No limite, os que atuaram na ponta acabarão por jogar a responsabilidade nas costas do ex-juiz Sérgio Moro.
Peça 5 – o Inquérito 4781
Nos próximos dias, haverá um aumento da disputa em torno do Inquérito 4781. Hoje, O Globo abriu editorial a favor do trancamento do inquérito. Há tempos, as Organizações Globo tornaram-se reféns dos punitivistas do MPF, em função do envolvimento com a corrupção da CBF (Confederação Brasileira de Futebol). Como se recorda, o MPF abafou o inquérito que corria no Rio de Janeiro. E tornou a abafar quando o Ministério Público espanhol enviou provas da compra da Copa Brasil pela Globo, sem a participação de “laranjas”. É uma espada de Dâmocles permanente no pescoço do grupo.
Por outro lado, as ações do STF embutem o risco de se trocar o autoritarismo miliciano do baixo clero por um sistema autoritário centralizado, o autoritarismo das milícias pelo autoritarismo da cúpula.
Peça 6 – a preservação do MPF
Todos esses pontos exigirão um posicionamento claro das instituições.
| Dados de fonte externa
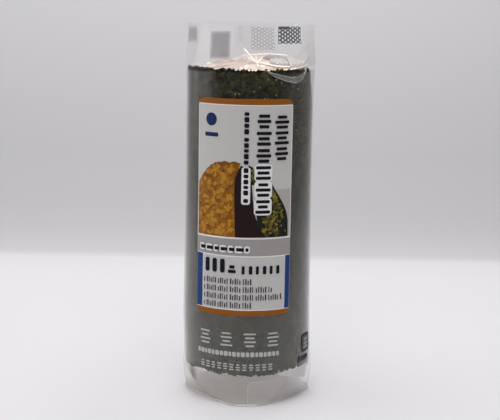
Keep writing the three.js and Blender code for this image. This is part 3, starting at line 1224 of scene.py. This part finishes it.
class Print:
    """Flat artwork, laid out in millimetres from a corner, and then laid round the film."""

    def __init__(self, form, slot, origin_angle, origin_height, lift, stiff_width=0.0):
        self.form, self.slot = form, slot
        self.stiff_width = stiff_width  # of paper that keeps its width where the film has spread
        self.radius = form.settings.radius + lift
        self.angle, self.height, self.lift = origin_angle, origin_height, lift
        self.parts = []

    def keep(self, part, place):
        """Keeps a part, with its points moved to place(point), in millimetres."""
        shape(part, lambda co: place(co) * MM)
        self.parts.append(part)

    def bar(self, x, y, width, height, corner=0.0):
        """A rectangle with its lower left corner at x, y."""
        deselect_all()
        bpy.ops.mesh.primitive_plane_add(size=1)
        part = just_added("Field")
        self.keep(part, lambda co: Vector((x + (co.x + 0.5) * width, y + (co.y + 0.5) * height, 0)))
        if corner:
            bpy.ops.object.mode_set(mode="EDIT")
            bpy.ops.mesh.select_all(action="SELECT")
            bpy.ops.mesh.bevel(offset=corner * MM, segments=4, affect="VERTICES")
            bpy.ops.object.mode_set(mode="OBJECT")

    def disc(self, x, y, radius, sides=16, tallness=1.0, turned=0.0):
        """A disc or, where its tallness isn't 1, an oval turned by an angle."""
        deselect_all()
        bpy.ops.mesh.primitive_circle_add(vertices=sides, radius=radius, fill_type="NGON")
        spin = Matrix.Rotation(turned, 4, "Z")
        middle = Vector((x, y, 0))
        part = just_added("Field")
        self.keep(part, lambda co: spin @ Vector((co.x, co.y * tallness, 0)) + middle)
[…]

O MP colhe, agora, a irresponsabilidade do pior Procurador Geral da história, Rodrigo Janot, permitindo os abusos iniciais da Lava Jato e, depois, aderindo de forma oportunista às ondas formadas.
Os novos poderes do MP provocaram o surgimento dos pequenos ditadores na ponta. Mas foram e são, também, ferramentas relevantes de defesa dos direitos nas mãos de procuradores responsáveis.
Tem-se agora uma PGR com pouco jogo de cintura político, mas séria e responsável em relação ao MP e ao país. E um trabalho exemplar, por todo o país, de procuradores que não se deixaram contaminar pelo deslumbramento e falta de limites da Lava Jato e que têm nos TACs e outras ferramentas instrumentos relevantes de defesa dos direitos dos índios, dos negros, do meio ambiente.
Não se pode comprometer a autonomia do MP – um dos princípios centrais da democracia brasileira – por conta de meia dúzia de tresloucados e por lideranças claudicantes. O pior que poderia acontecer seria substituir o MPF abusivo de hoje pelo MPF chapa-branca de outros tempos.
Vai se entrar em uma nova etapa da vida política do país. E ainda não se sabe se avançando mais ainda rumo ao estado de exceção, ou em relação aos valores civilizatórios.